Beyond subsidizing new homebuyers and rehabbing older houses, City Hall has sought to promote other programs to help prospective homebuyers, including programs to assist people in improving their credit worthiness so they can get mortgages, Brown said.

The city has also supported programs to encourage owner occupancy, the mayor added, citing a program in his own neighborhood, Hamlin Park.

Hamlin Park, Brown said, has had little trouble attracting homebuyers, even though more subsidized homebuyers have come from this neighborhood since 1990 than any other city neighborhood.

Sixty-four people left Hamlin Park to buy subsidized homes, including seven who left Brunswick Boulevard between 1993 and 2001 -- the most of any street in Hamlin Park. They left properties assessed in the mid-$40,000 range for new homes assessed anywhere from 50 percent to 200 percent higher.

But it's not the exodus of these homebuyers threatening Hamlin Park -- but those who want to buy there, Brown said.

"Hamlin Park for a long time has been a stable middle income neighborhood," Brown said. "And probably for the last 30 years, Hamlin Park has been under siege by speculators who want to turn housing in that area into student housing."

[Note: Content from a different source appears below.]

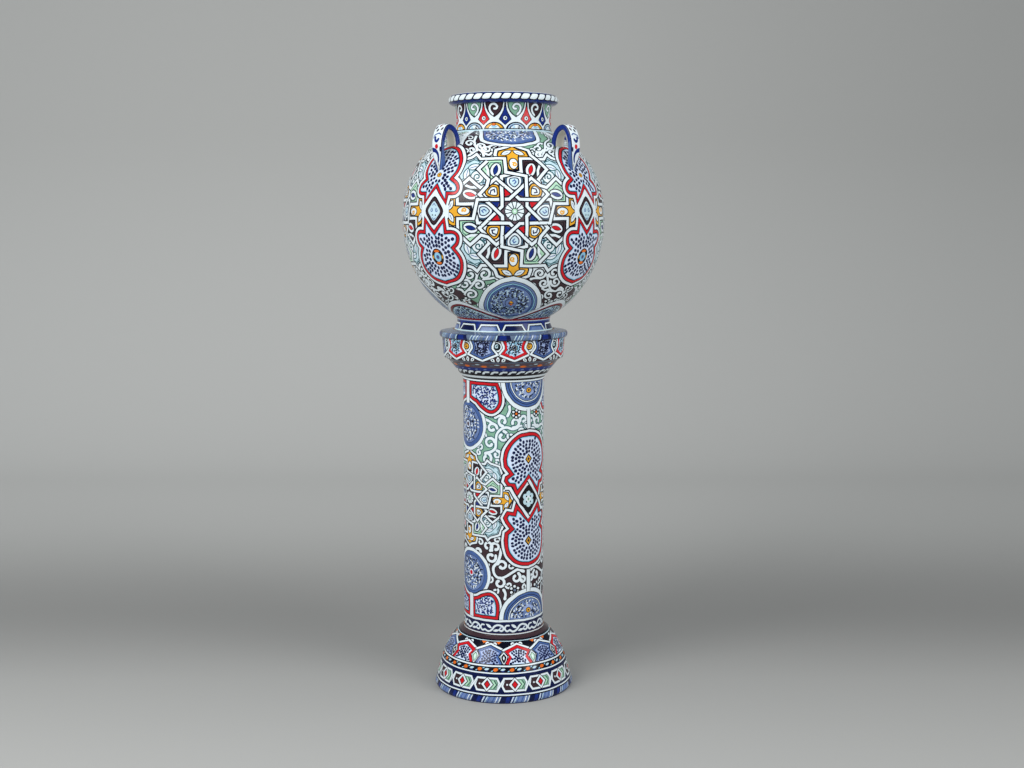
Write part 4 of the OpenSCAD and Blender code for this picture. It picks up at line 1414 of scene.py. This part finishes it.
def paintBase():
    art = paintingOf("base_bell", base)
    art.bands((0, 18.5, "wash"))
    for k in range(5):
        pen = Pen(art, azimuth=24 * k - 48, gap=3)
        pen.fill([(-12, 0), (-5, 18.6), (21, 18.6), (14, 0)], "navy")
        pen.fill([(2, 0), (8, 18.6), (17, 18.6), (11, 0)], "cobalt")
        pen.fill([(14, 0), (21, 18.6), (60, 18.6), (52, 0)], "lavender")
        for x, wide, pigment in ((-22, 2.0, "white"), (-17.5, 2.4, "lavender"), (-14, 1.8, "white"),
                                 (17, 2.0, "white"), (21, 2.2, "navy"), (24.5, 2.0, "pale"),
                                 (31, 2.4, "blue"), (42, 3.0, "blue")):
            pen.line([(x - 1, 0), (x + 7, 18.6)], wide, pigment)
    art.bands((0, 2.4, "navy"))
    art.bands((17.5, 20.5, "ink"), (20.5, 23.5, "white"), (23.5, 71, "navy"), (71, 74, "white"),
              (74, 88, "ink"), (88, 91.5, "white"), (91.5, 150, "ink"), (150, 153, "pale"),
              (153, 157.5, "ink"), (157.5, 171, "umber"), (171, 180, "white"))
    for k in range(5):
        pen = Pen(art, azimuth=24 * k - 38.5, up=46, gap=3)
        cell = [(-25, 14.5), (24, 14.5), (30, 4), (25, -14.5), (-25, -14.5), (-31, -3)]
        pen.fill(cell, "umber")
        pen.fill([(0, 14), (24, 14), (29, 4), (25, -14), (0, -14)], "green")
        pen.line([(13, 9), (20, 0), (13, -9)], 3.2, "leaf")
        pen.line([(17, 10), (24, 0), (17, -10)], 1.8, "pine")
        pen.oval(-19, 0.5, 2.4, 2.2, "white", sides=8)
        pen.loop(cell, 6.4, "ink")
        pen.loop(cell, 4.4, "white")
        pen.line([(-45, -16), (-25, 15)], 5.6, "ink")
        pen.line([(-45.5, -16.6), (-24.6, 15.4)], 4.4, "white")
        pen.fill([(0, 19), (17, 0), (0, -19), (-17, 0)], "soot")
        pen.fill([(0, 16.4), (14.6, 0), (0, -16.4), (-14.6, 0)], "white")
        pen.cell([(0, 9.4), (7.2, 0), (0, -9.4), (-7.2, 0)], "red", "soot", 2.0)
    for k in range(8):
        pen = Pen(art, azimuth=15 * k - 52.5, up=81, gap=3)
        pen.oval(0, 0, 5.8, 4.0, "orange", tilt=12, sides=12)
        pen.lens(18, 0.5, 6.4, 2.6, "pale", tilt=12)
        pen.lens(18, -4, 5, 1.5, "cobalt")
        pen.lens(9.5, 3.6, 3.4, 1.2, "sky", tilt=30)
        pen.lens(-8.5, -3.4, 3.4, 1.2, "sky", tilt=30)
    for k in range(4):
        red = k % 2 == 0
        pen = Pen(art, azimuth=30 * k - 15, gap=3)
        pen.cell([(-30, 151), (30, 151), (0, 131)], "umber" if red else "ink", "ink", 1.4)
        for side in (-1, 1):
            if red:
                pen.fill(np.array([(12, 150), (25, 150), (19, 143.5)]) * [side, 1], "orange")
            pen.stroke(smooth([(1 * side, 135), (4 * side, 142), (9 * side, 147), (13 * side, 144),
                               (10 * side, 141)]), 3.2, "white")
    shape = np.array([(-31, 94), (-19.5, 112.5), (-27, 124.5), (0, 137), (27, 124.5),
                      (19.5, 112.5), (31, 94)])
    for k in range(4):
        pen = Pen(art, azimuth=30 * k - 45, gap=3)
        pen.line(shape, 20.5, "ink")
        pen.line(shape, 17.4, "white")
    for k in range(4):
        red = k % 2 == 0
        pen = Pen(art, azimuth=30 * k - 45, gap=3)
        pen.fill(shape, "sky" if red else "blue")
        pen.line(shape, 8.8, "ink")
        pen.line(shape, 6.4 if red else 4.4, "red" if red else "blue")
        inner = (shape - [0, 94]) * ([0.84, 0.86] if red else [0.9, 0.9]) + [0, 94.5]
        pen.fill(inner, "mist" if red else "haze")
        pen.dots(inner, (0, 104, 0), 6.4, 6.0, "navy", seed=k, inset=2.0)
        eye = Pen(art, azimuth=30 * k - 30, gap=3)
        kite = loopOf([(0, 125), (9.5, 114), (7.6, 104), (2.6, 94.5), (0, 93)])
        eye.cell(kite, "white", "ink", 2.0)
        eye.cell(loopOf([(0, 119), (5.6, 112), (4.4, 104), (0, 97)]), "leaf" if red else "soot",
                 "pine" if red else "ink", 1.6)
        eye.lens(0, 109, 5, 1.8, "white", tilt=90)
    art.bands((88, 91.5, "white"), (91.5, 94, "ink"))
    wrap("bell", art, "stand", ["base_bell"])


paintJar()
paintNeck()
paintLip()
paintFoot()
paintHandles()
paintPlate()
paintDrum()
paintCove()
paintColumn()
paintBase()


# stage, light and camera

stage = {
    # painted shade on the backdrop paper, by distance behind the jar, height up the wall and distance to the
    # side: a band of painted shadow on the floor just behind the stand, and painted shade that darkens the
    # paper up the wall and towards the right, away from the key panel
    "floorShadowTones": [(-0.6, 0.41), (0, 0.345), (0.35, 0.26), (0.7, 0.24), (1.2, 0.355), (1.7, 0.44),
                   (2.3, 0.495), (3.0, 0.50)],
    "wallShadeTones": [(0, 1.0), (1.5, 0.965), (3.0, 0.88), (4.0, 0.75)],
    "sideShadeTones": [(-3.0, 1.0), (-0.7, 1.0), (0.3, 0.97), (1.0, 0.90), (1.8, 0.85), (2.6, 0.81), (4.0, 0.78)],
    "paperRoughness": 0.9, "paperSpecular": 0.1,
    "front": -4.5, "curveStart": 2.6, "curveRadius": 1.6, "top": 7, "halfWidth": 9,    # of the paper, m
    "lensWidth": 36.0, "lens": 47.46,
    "distance": 3.294, "height": 1.166, "tilt": 7.1355, "yaw": 0.36,
    # the room is dimmer as a reflection in the glaze, so dark lines stay dark
    "room": (0.93, 0.97, 1.0), "roomLight": 0.75, "roomReflected": 0.1,
    # place, width and height in m, and power in W
    "lamps": {"keyPanel": ((-2.6, -2.6, 3.2), (2.4, 2.4), 124),
              "fillPanel": ((2.9, -2.2, 2.4), (2.0, 2.6), 64)},
    "lampAim": (0, 0, 0.8),
}


def makeCamera():
    data = bpy.data.cameras.new("camera")
    data.lens, data.sensor_width = stage["lens"], stage["lensWidth"]
    cam = bpy.data.objects.new("camera", data)
    cam.location = (0, -stage["distance"], stage["height"])
    cam.rotation_euler = (math.radians(90 - stage["tilt"]), 0, math.radians(-stage["yaw"]))
    bpy.context.scene.collection.objects.link(cam)
    bpy.context.scene.camera = cam


def toneAlong(tree, value, stops):
    # a smooth run of greys along one direction
    first, last = stops[0][0], stops[-1][0]
    along = addNode(tree, "MapRange", Value=value, **{"From Min": first, "From Max": last})
    ramp = addNode(tree, "ValToRGB", Fac=along.outputs["Result"])
    marks = ramp.color_ramp.elements
    ramp.color_ramp.interpolation = "B_SPLINE"
    for at, tone in stops:
        spot = (at - first) / (last - first)
        stop = marks[0] if at == first else marks[-1] if at == last else marks.new(spot)
        stop.position, stop.color = spot, (tone, tone, tone * 0.99, 1)
    return ramp.outputs["Color"]


def makeBackdrop():
    mat = bpy.data.materials.new("backdropPaper")
    mat.use_nodes = True
    tree = mat.node_tree
    place = addNode(tree, "SeparateXYZ", addNode(tree, "TexCoord").outputs["Object"]).outputs
    # the painted shadow and shade: the three runs of grey are multiplied into the paper's colour
    tone, *others = (toneAlong(tree, place[axis], stage[key])
                     for axis, key in (("Y", "floorShadowTones"), ("Z", "wallShadeTones"), ("X", "sideShadeTones")))
    for other in others:
        tone = addNode(tree, "Mix", settings={"data_type": "RGBA", "blend_type": "MULTIPLY"},
                       Factor=1, A=tone, B=other).outputs["Result"]
    shader = tree.nodes["Principled BSDF"]
    tree.links.new(tone, shader.inputs["Base Color"])
    shader.inputs["Roughness"].default_value = stage["paperRoughness"]
    shader.inputs["Specular IOR Level"].default_value = stage["paperSpecular"]
    # flat on the floor, then round a curve and up
    start, radius = stage["curveStart"], stage["curveRadius"]
    bends = [math.radians(a) for a in range(5, 91, 5)]
    profile = [(stage["front"], 0), (start, 0),
               *((start + radius * math.sin(a), radius - radius * math.cos(a)) for a in bends),
               (start + radius, stage["top"])]
    verts = [(x, y, z) for x in (-stage["halfWidth"], stage["halfWidth"]) for y, z in profile]
    n = len(profile)
    faces = [(i, i + 1, n + i + 1, n + i) for i in range(n - 1)]
    mesh = bpy.data.meshes.new("backdrop")
    mesh.from_pydata(verts, [], faces)
    mesh.polygons.foreach_set("use_smooth", [True] * len(faces))
    mesh.materials.append(mat)
    floor = bpy.data.objects.new("backdrop", mesh)
    bpy.context.scene.collection.objects.link(floor)


def makeLights():
    world = bpy.data.worlds.new("room")
    world.use_nodes = True
    tree = world.node_tree
    room = tree.nodes["Background"].inputs
    room["Color"].default_value = (*stage["room"], 1)
    glossy = addNode(tree, "LightPath").outputs["Is Glossy Ray"]
    strength = addNode(tree, "MapRange", Value=glossy,
                       **{"To Min": stage["roomLight"], "To Max": stage["roomReflected"]})
    tree.links.new(strength.outputs["Result"], room["Strength"])
    bpy.context.scene.world = world
    for name, (place, size, power) in stage["lamps"].items():
        lamp = bpy.data.lights.new(name, "AREA")
        lamp.shape, lamp.size, lamp.size_y, lamp.energy = "RECTANGLE", *size, power
        obj = bpy.data.objects.new(name, lamp)
        obj.location = place
        obj.rotation_euler = (Vector(stage["lampAim"]) - Vector(place)).to_track_quat("-Z", "Y").to_euler()
        bpy.context.scene.collection.objects.link(obj)


makeCamera()
makeBackdrop()
makeLights()
bpy.context.scene.view_settings.view_transform = "Standard"
print("stage ready")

In fact, the 2000 census found one of the census tracts in Hamlin Park had more rental homes than owner-occupied houses, and that overall homeownership in the community has declined along with the population between 1990 and 2000, as well as in the two prior decades.

So the city, backed by the Hamlin Park Community and Taxpayers Association, has tried to encourage homeowners -- not landlords -- to buy the houses put up for sale.

"One of the things the city has done as a strategy is support homebuyers clubs, so that family members of people who have lived in neighborhoods like Hamlin Park for 30 years -- the kids, nieces, nephews, and in some cases, grandchildren -- can plan to make themselves mortgage ready to be able to buy a home in that neighborhood," Brown said. "I think there has to be more of a focus on that kind of initiative."